Material =>
- - -
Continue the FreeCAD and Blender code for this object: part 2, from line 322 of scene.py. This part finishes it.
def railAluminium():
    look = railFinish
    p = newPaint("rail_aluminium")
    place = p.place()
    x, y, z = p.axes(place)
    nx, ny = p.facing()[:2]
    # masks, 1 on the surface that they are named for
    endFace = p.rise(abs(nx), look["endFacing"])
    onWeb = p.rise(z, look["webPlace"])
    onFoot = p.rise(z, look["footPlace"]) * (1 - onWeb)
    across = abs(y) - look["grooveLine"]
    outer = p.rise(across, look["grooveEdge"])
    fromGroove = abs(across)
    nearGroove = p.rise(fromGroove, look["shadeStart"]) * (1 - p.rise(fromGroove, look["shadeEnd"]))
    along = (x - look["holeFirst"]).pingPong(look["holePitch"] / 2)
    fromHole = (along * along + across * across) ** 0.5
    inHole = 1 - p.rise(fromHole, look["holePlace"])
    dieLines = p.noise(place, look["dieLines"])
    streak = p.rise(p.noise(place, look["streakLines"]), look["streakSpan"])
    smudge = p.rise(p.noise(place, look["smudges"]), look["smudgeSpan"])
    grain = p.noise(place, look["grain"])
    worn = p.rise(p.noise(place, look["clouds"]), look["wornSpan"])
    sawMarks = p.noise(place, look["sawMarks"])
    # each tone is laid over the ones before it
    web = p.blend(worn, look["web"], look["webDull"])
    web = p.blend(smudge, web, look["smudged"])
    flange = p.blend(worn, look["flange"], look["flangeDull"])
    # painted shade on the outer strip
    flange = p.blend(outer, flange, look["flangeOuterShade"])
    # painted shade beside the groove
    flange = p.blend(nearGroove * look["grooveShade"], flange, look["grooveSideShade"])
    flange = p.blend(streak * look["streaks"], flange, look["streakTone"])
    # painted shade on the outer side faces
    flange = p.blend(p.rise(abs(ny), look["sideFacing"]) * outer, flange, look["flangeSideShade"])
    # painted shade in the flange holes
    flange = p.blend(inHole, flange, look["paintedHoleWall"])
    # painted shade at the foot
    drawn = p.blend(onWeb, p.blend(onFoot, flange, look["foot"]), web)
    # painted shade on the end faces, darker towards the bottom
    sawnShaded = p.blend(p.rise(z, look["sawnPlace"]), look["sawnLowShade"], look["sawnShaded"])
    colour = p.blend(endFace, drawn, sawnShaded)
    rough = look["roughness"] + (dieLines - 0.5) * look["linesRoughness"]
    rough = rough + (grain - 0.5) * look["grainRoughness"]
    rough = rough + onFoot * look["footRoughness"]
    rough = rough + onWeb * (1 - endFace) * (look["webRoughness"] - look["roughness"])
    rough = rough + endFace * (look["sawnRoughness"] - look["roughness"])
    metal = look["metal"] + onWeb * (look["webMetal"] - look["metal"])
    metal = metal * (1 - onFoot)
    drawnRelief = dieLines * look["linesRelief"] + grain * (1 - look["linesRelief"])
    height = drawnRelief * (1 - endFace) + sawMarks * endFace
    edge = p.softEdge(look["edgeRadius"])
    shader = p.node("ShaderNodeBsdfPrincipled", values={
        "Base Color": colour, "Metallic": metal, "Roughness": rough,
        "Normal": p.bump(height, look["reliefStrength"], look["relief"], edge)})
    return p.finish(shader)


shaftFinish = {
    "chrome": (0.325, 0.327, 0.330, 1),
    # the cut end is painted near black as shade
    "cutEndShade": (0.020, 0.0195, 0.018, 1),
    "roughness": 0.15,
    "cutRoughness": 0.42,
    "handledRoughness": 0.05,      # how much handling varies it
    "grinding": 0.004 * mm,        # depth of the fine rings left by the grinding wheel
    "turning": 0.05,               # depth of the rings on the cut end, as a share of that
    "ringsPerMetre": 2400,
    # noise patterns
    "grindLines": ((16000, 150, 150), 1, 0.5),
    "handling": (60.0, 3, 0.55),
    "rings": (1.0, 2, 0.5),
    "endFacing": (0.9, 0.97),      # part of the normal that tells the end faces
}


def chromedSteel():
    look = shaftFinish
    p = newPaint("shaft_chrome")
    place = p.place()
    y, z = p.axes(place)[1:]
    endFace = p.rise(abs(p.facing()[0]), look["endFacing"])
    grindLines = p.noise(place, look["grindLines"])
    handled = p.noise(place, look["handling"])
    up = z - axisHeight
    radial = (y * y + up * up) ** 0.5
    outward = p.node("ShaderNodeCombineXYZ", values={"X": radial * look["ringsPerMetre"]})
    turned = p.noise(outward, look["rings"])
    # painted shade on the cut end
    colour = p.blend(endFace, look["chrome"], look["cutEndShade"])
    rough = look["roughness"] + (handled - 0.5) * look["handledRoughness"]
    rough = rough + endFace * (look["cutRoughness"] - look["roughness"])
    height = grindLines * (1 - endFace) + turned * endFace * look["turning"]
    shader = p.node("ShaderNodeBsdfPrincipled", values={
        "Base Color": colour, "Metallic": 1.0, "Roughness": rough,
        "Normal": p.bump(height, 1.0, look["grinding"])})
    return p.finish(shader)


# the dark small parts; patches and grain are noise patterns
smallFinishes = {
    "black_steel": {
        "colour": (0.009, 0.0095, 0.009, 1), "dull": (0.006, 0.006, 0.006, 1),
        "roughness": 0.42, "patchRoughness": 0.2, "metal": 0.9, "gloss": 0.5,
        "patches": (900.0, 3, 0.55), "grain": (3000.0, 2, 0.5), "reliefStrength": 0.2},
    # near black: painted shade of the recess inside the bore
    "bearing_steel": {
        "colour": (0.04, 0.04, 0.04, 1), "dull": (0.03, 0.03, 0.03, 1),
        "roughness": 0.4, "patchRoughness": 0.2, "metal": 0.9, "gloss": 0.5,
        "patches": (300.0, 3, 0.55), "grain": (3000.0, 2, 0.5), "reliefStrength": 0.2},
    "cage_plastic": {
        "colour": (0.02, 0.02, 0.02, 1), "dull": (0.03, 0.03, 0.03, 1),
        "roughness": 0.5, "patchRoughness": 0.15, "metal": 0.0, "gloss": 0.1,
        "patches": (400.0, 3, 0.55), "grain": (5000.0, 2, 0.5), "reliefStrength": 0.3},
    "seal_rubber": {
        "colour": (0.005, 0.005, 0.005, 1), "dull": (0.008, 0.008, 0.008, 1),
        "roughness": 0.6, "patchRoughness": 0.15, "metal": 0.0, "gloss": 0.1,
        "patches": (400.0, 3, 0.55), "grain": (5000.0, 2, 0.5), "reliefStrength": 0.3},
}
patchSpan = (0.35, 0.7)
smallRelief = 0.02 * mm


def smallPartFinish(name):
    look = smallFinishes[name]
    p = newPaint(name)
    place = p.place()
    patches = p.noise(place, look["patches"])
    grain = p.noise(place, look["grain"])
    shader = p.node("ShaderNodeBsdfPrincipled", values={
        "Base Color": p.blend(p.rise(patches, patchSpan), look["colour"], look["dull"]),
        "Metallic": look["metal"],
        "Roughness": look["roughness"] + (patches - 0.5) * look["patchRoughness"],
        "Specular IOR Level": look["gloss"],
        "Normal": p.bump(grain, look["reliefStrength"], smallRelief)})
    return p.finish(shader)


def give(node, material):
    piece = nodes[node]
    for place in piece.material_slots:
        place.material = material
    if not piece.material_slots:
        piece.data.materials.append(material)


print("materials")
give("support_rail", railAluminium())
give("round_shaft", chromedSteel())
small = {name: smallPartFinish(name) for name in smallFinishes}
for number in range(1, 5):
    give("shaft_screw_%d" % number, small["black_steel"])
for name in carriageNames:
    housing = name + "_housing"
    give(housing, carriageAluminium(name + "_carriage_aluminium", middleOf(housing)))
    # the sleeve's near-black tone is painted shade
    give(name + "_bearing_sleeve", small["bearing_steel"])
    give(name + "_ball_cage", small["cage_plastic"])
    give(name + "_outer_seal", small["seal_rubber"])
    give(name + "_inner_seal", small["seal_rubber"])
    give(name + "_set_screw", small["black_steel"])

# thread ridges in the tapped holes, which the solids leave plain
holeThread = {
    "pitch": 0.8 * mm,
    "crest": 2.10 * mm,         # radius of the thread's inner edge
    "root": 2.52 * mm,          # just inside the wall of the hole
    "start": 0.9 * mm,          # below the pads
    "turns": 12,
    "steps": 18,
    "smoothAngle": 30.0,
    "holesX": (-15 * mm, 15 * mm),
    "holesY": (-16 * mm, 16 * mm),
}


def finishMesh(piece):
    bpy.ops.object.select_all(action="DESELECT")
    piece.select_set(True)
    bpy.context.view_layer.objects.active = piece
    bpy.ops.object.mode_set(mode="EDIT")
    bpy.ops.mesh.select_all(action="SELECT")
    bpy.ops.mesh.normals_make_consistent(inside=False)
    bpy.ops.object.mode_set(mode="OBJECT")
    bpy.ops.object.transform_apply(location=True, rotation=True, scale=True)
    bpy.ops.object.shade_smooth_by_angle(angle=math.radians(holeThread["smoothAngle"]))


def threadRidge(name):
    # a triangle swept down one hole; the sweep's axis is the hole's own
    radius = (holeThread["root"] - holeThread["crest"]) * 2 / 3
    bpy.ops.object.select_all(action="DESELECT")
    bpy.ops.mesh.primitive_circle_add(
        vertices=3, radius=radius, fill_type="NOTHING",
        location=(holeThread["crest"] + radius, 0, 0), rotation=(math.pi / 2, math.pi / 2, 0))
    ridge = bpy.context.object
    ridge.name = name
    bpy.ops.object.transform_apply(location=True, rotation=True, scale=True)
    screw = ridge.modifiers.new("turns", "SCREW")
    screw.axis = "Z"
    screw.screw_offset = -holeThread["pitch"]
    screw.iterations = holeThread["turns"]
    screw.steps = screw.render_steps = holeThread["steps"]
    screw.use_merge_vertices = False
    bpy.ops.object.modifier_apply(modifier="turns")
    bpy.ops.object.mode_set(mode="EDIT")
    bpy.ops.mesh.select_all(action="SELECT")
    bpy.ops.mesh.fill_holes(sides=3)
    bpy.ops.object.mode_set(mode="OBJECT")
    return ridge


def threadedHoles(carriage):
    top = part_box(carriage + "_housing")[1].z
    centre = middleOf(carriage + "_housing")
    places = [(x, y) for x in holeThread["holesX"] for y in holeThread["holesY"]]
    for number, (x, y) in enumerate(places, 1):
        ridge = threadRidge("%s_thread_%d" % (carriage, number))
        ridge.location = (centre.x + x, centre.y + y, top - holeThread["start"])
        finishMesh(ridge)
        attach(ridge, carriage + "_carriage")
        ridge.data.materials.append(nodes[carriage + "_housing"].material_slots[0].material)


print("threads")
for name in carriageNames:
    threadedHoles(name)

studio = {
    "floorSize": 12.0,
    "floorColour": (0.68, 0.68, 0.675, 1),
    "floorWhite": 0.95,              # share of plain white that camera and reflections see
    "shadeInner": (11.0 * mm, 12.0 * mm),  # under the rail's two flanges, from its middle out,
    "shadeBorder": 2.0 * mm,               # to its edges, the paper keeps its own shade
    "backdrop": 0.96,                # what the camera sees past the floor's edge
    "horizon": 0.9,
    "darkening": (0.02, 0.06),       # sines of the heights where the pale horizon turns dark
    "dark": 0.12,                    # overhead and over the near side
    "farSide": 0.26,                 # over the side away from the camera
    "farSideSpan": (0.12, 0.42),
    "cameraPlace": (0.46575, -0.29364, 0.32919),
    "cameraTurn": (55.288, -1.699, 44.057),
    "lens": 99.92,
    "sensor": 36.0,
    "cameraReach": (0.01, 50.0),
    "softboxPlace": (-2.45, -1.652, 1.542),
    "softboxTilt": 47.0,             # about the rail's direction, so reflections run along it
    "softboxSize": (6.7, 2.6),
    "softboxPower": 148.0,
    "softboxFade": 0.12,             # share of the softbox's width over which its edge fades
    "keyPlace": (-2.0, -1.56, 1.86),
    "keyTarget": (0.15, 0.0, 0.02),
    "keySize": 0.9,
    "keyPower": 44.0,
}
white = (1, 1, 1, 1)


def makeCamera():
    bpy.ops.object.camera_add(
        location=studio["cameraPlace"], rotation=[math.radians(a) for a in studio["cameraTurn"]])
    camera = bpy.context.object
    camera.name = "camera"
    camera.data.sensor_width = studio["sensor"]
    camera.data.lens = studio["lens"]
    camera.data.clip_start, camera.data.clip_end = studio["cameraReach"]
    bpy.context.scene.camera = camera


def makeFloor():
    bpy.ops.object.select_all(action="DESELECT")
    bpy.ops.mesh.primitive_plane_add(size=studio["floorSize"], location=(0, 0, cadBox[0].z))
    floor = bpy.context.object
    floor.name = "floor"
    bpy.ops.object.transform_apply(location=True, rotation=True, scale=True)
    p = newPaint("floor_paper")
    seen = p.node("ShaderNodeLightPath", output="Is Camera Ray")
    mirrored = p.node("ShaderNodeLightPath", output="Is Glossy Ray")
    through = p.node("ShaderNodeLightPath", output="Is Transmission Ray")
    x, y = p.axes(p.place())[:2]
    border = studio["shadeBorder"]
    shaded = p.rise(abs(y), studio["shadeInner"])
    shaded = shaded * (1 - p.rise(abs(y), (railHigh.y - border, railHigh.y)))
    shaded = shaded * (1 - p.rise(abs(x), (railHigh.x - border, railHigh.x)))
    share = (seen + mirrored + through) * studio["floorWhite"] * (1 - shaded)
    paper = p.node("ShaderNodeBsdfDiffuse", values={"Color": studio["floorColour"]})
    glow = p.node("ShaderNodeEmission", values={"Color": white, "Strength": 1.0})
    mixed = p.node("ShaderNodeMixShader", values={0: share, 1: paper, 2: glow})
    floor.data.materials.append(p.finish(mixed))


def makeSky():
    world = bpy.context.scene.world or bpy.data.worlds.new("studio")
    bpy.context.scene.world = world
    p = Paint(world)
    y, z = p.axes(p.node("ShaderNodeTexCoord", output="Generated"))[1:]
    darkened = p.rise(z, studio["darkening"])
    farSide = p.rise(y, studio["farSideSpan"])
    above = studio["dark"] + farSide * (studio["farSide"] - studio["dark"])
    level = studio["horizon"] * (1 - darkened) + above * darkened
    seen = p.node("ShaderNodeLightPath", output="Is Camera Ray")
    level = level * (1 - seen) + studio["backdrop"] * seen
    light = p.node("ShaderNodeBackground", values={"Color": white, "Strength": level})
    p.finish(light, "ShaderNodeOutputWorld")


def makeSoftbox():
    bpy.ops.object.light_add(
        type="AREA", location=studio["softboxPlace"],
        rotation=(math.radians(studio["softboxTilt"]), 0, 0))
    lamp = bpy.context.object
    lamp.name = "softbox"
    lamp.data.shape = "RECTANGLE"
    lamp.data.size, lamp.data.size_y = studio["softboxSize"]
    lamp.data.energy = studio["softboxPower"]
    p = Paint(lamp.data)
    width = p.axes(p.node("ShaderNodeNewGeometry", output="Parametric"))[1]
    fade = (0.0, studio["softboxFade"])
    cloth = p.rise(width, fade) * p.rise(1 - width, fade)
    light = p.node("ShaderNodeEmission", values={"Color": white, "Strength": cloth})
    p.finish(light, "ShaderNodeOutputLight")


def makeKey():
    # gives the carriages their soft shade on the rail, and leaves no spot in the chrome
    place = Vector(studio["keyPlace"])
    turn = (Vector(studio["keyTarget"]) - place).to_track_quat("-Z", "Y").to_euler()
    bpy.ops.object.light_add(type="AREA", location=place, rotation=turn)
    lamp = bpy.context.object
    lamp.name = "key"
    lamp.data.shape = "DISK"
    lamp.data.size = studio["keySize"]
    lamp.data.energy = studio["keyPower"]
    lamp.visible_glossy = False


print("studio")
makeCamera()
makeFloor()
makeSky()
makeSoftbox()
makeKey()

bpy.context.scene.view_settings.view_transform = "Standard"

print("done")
- - -
What is being asked => Give back exactly the lines from the line that has "top = part_box(carriage" to the line that has "threadedHoles(name)", both included, and leave out all others.

Final answer =>
    top = part_box(carriage + "_housing")[1].z
    centre = middleOf(carriage + "_housing")
    places = [(x, y) for x in holeThread["holesX"] for y in holeThread["holesY"]]
    for number, (x, y) in enumerate(places, 1):
        ridge = threadRidge("%s_thread_%d" % (carriage, number))
        ridge.location = (centre.x + x, centre.y + y, top - holeThread["start"])
        finishMesh(ridge)
        attach(ridge, carriage + "_carriage")
        ridge.data.materials.append(nodes[carriage + "_housing"].material_slots[0].material)


print("threads")
for name in carriageNames:
    threadedHoles(name)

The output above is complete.